William McGrath, Nordic Market Executive, Stockholm Office

 

 

Sweden joined the European Union in 1995 after a 52% majority in the 1994 EU membership referendum. In 1994, Norway held a similar referendum, which lost by a majority of 52.2%. This presented a significant problem for EU member states. How was it going to managing the 1600km border between the two countries? Similar to the current Brexit dilemma, Norway and Sweden wanted to maintain its near-frictionless border, outlined in the 1962 Helsinki Treaty, which established formal customs cooperation between Norway and Sweden along its borders. (Nordic cooperation, 2019)

 

 

Today, thousands of Swedes and Norwegians cross the border every day to work, to shop, and for leisure, with limited or zero border checks. They have achieved this through a combination of both sporadic customs checks and the use of customs technology. The result was the creation of 15km “Control Zone” set up on either side of the border.

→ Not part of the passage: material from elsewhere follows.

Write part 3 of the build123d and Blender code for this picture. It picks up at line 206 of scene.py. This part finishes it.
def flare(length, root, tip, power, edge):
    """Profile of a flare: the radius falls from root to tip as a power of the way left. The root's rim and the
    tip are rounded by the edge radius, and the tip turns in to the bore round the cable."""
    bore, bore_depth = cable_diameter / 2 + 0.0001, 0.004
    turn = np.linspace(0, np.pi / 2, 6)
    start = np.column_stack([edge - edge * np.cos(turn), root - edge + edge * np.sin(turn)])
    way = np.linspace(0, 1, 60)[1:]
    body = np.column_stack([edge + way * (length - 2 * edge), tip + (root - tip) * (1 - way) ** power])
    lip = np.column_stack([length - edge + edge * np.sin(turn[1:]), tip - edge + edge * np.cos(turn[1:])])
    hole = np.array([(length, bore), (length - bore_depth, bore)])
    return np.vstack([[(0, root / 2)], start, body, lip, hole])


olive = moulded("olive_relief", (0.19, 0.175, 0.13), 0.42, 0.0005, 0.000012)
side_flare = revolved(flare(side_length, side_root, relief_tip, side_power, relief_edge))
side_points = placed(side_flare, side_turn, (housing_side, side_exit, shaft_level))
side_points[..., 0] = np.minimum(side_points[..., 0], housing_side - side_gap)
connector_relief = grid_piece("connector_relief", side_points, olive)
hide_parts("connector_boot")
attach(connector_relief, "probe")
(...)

Custom controls can be conducted by officers from either jurisdiction, as long as it is within the 15km control zone. (BMF Business Services, 2019) At the main border crossing at Svinesund, custom’s officers process over 1,300 heavy goods vehicles every day, with waiting times at the border rarely exceeding 20 minutes. (Morris, 2019) Unmanned border posts are also a regular occurrence along the border, many are kitted out with number plate recognition cameras that allow mobile customs units to trace potential cross border smuggling operations. (BMF Business Services, 2019)

 

 

Sweden’s border with Norway has been in most parts very effective and is regarded as one of the most advanced customs solutions in the world. Although it might be a good model to replicate the Irish border in the case of a hard Brexit, it must be noted that there are over 300 major & minor border crossing between The Republic of Ireland and Northern Ireland, compared to the 80 crossing points between Norway & Sweden. The sheer number of crossings between the North and South of Ireland will play a crucial role in “what and if” there will be any customs border on the island of Ireland.